— START OF Dataset excerpt —

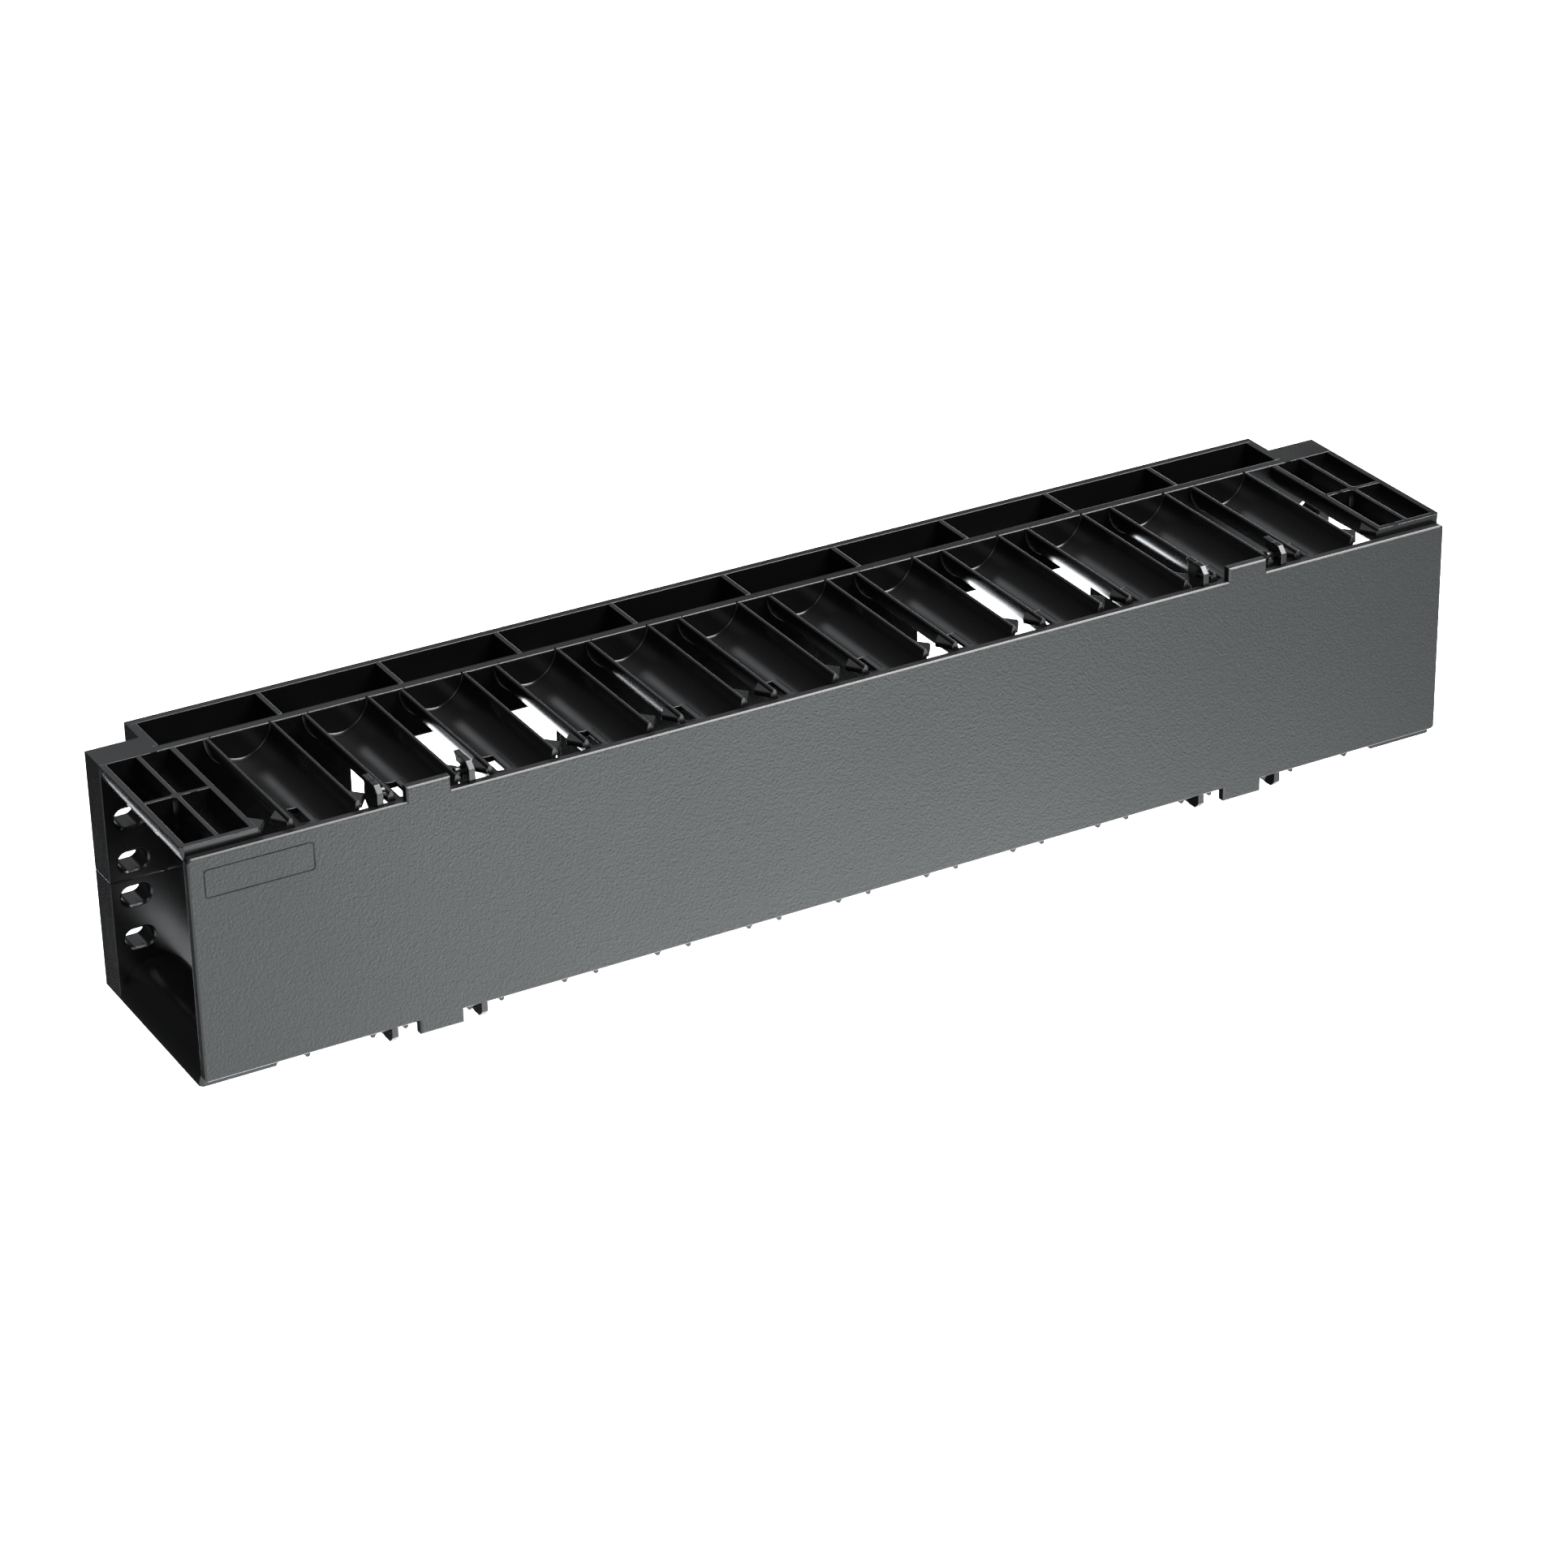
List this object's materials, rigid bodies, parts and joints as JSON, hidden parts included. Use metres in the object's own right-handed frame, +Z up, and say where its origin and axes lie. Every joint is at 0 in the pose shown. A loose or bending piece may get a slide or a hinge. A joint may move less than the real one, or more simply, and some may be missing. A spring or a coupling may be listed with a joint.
{
  "type": "horizontal cable manager",
  "caption": "Two-rack-unit plastic cable manager for a 19-inch rack: fingered channel with end ears, pass-through windows and a hinged front cover.",
  "frame": {"origin": "centre of the rack slot pattern, on the rear (mounting) face of the ears, at mid-width and mid-height", "axes": "+X along the width, +Y into the rack, +Z up; the cover faces -Y"},
  "size_m": [0.4826, 0.095, 0.0938],
  "materials": {
    "body_plastic": "glossy moulded black",
    "cover_plastic": "fine satin texture"
  },
  "bodies": {
    "body": {"upper_back_wall": "body_plastic", "upper_trough_rear_wall": "body_plastic", "upper_trough_floor": "body_plastic", "upper_trough_cross_walls": "body_plastic", "upper_pass_through_sleeves": "body_plastic", "upper_ear_left": "body_plastic", "upper_ear_right": "body_plastic", "upper_end_box_left": "body_plastic", "upper_end_box_right": "body_plastic", "upper_finger_01": "body_plastic", "upper_finger_02": "body_plastic", "upper_finger_03": "body_plastic", "upper_finger_04": "body_plastic", "upper_finger_05": "body_plastic", "upper_finger_06": "body_plastic", "upper_finger_07": "body_plastic", "upper_finger_08": "body_plastic", "upper_finger_09": "body_plastic", "upper_finger_10": "body_plastic", "upper_finger_11": "body_plastic", "upper_finger_12": "body_plastic", "upper_retaining_tips": "body_plastic", "lower_back_wall": "body_plastic", "lower_trough_rear_wall": "body_plastic", "lower_trough_floor": "body_plastic", "lower_trough_cross_walls": "body_plastic", "lower_pass_through_sleeves": "body_plastic", "lower_ear_left": "body_plastic", "lower_ear_right": "body_plastic", "lower_end_box_left": "body_plastic", "lower_end_box_right": "body_plastic", "lower_finger_01": "body_plastic", "lower_finger_02": "body_plastic", "lower_finger_03": "body_plastic", "lower_finger_04": "body_plastic", "lower_finger_05": "body_plastic", "lower_finger_06": "body_plastic", "lower_finger_07": "body_plastic", "lower_finger_08": "body_plastic", "lower_finger_09": "body_plastic", "lower_finger_10": "body_plastic", "lower_finger_11": "body_plastic", "lower_finger_12": "body_plastic", "lower_retaining_tips": "body_plastic"},
    "cover": {"cover_panel": "cover_plastic", "upper_cover_hook_02_left": "body_plastic", "upper_cover_hook_02_right": "body_plastic", "upper_cover_hook_11_left": "body_plastic", "upper_cover_hook_11_right": "body_plastic", "lower_cover_hook_02_left": "body_plastic", "lower_cover_hook_02_right": "body_plastic", "lower_cover_hook_11_left": "body_plastic", "lower_cover_hook_11_right": "body_plastic"}
  },
  "joints": [
    {"name": "cover_hinge", "type": "hinge", "parent": "body", "child": "cover", "pos_m": [0, -0.0747, -0.0424], "axis": [1, 0, 0], "range_deg": [0, 120]}
  ]
}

— END OF Dataset excerpt —

Exercise objective: Search the material above for "materials". Pull out each line where it shows up.

Answer to the task:
List this object's materials, rigid bodies, parts and joints as JSON, hidden parts included. Use metres in the object's own right-handed frame, +Z up, and say where its origin and axes lie. Every joint is at 0 in the pose shown. A loose or bending piece may get a slide or a hinge. A joint may move less than the real one, or more simply, and some may be missing. A spring or a coupling may be listed with a joint.
  "materials": {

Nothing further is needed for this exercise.